Some scholars worry that Google users are more likely to search for narrow information than to read at length. “I have to say that I think pedagogically and in terms of the advancement of scholarship, I have a concern that people will be encouraged to use books in this very fragmentary way,” said Alice Prochaska, university librarian at Yale.

“There is no short way to appreciate Jane Austen …,” said Paul Courant, university librarian at the University of Michigan. “But a lot of reading is going to happen on screens. One of the important things about this settlement is that it brings the literature of the 20th century back into a form that the students of the 21st century will be able to find it.”

Adam Hodgkin, in Google Pictures and Google Books, wonders why Google has chosen to put Prado paintings in Google Earth rather than in Google Images. In December I asked a similar question about Google’s putting Life Magazine pictures in Google Images, but putting other picture-laden magazines in Google Books. And, in another recent launch they’ve put newspapers, which also have many pictures, in Google News.

Once again I come back to the theme of this blog — Pictures are just different — They don’t fit neatly into our categories. Pictures are an important part of several different media — books, magazines, newspapers, and (of course) art — So what slot do we put them in?

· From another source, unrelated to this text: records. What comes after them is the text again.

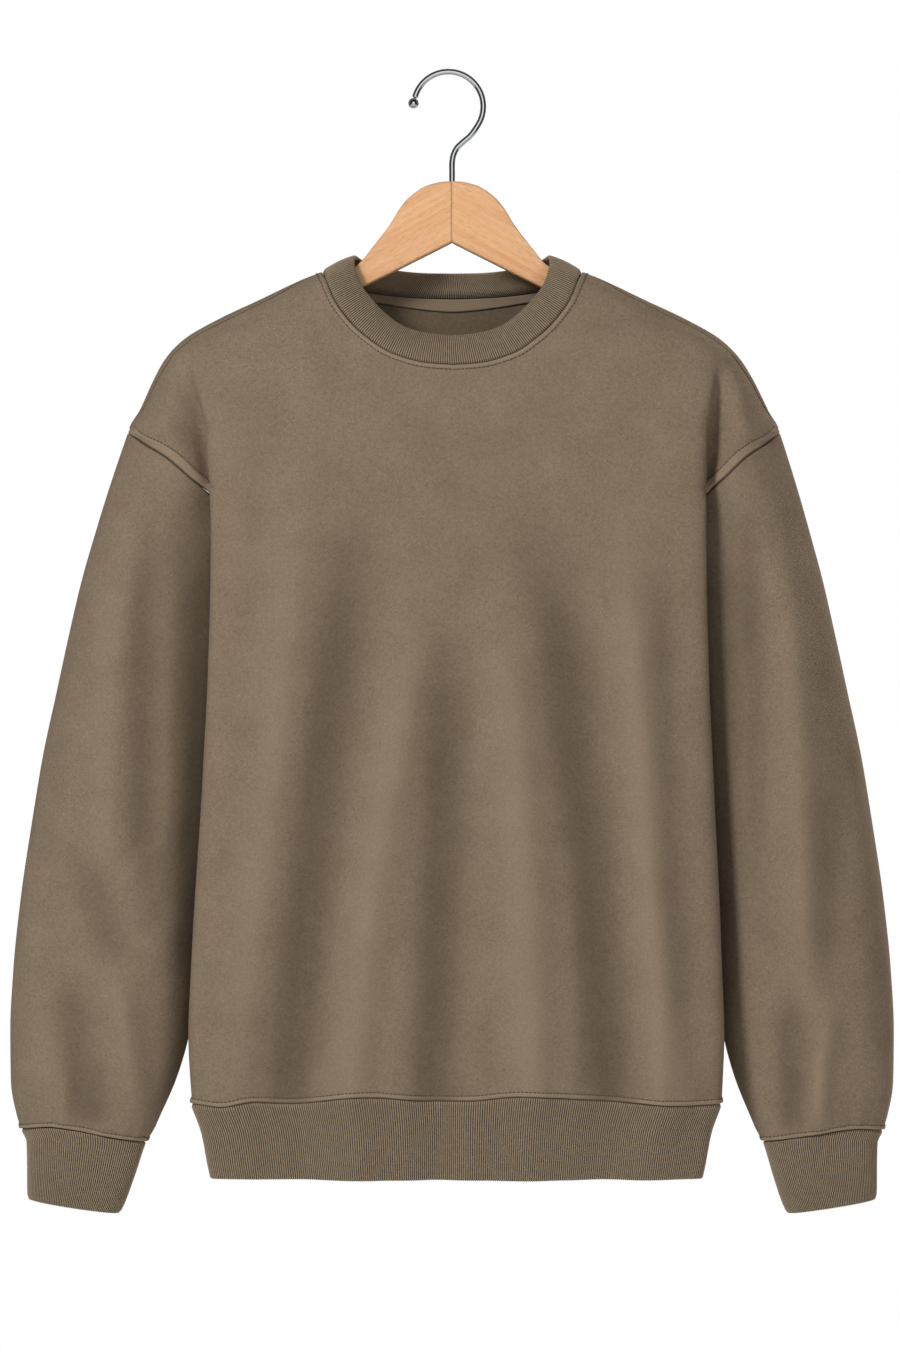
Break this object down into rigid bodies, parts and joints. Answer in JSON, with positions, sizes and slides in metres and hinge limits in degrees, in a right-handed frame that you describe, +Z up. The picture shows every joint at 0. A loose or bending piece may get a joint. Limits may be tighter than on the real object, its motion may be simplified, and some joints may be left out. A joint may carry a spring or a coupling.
{
  "type": "crewneck sweatshirt on a wooden hanger",
  "caption": "Oversized long-sleeved fleece sweatshirt with rib collar, cuffs and hem, hanging flat on a wooden hanger with a chrome hook.",
  "frame": {"origin": "inside top of the hanger's hook, where a rail bears, straight above the hook's shank", "axes": "+Z up, -Y towards the garment's front, +X to the right as seen from the front"},
  "size_m": [0.69, 0.1523, 0.8936],
  "materials": {
    "fleece": "brushed cotton fleece, garment dyed taupe brown, matt and slightly mottled",
    "rib": "cotton rib knit in the same brown, a little darker",
    "neck_tape": "flat woven cotton tape in the same brown",
    "hanger_wood": "pale beech with a thin satin varnish",
    "hook_metal": "polished chromed steel wire"
  },
  "bodies": {
    "root": {"front": "fleece", "back": "fleece", "sleeve_left": "fleece", "sleeve_right": "fleece", "cuff_left": "rib", "cuff_right": "rib", "collar": "rib", "hem_band": "rib", "neck_tape": "neck_tape", "hanger_arm_left": "hanger_wood", "hanger_arm_right": "hanger_wood", "hanger_hook": "hook_metal", "hook_ball": "hook_metal"}
  },
  "joints": []
}
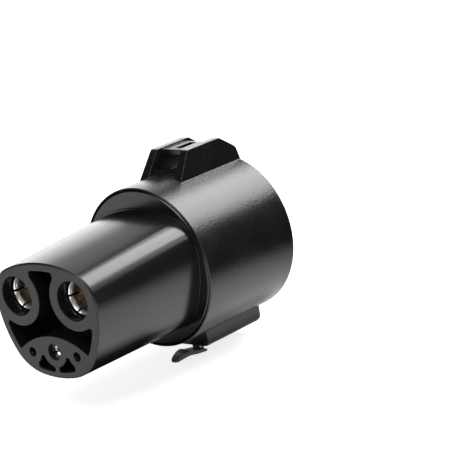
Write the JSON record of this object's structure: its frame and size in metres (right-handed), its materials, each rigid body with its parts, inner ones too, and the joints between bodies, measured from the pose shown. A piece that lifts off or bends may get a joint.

Even before the recent questions arose with Life Magazine pictures, Google Magazines, Google Newspapers, and Prado paintings, there’s the ongoing, but little-noted question of pictures in the growing collection of public domain books in Google Books. In my experience, these are completely absent from Google Image Search — When will Google make this connection?

Figuring out what category to put them into, of course, is a relatively minor problem compared to the BIG PROBLEM with pictures, which is making them searchable! If there was one category to put them into that was searchable, then of course that would be the place for Google to put them!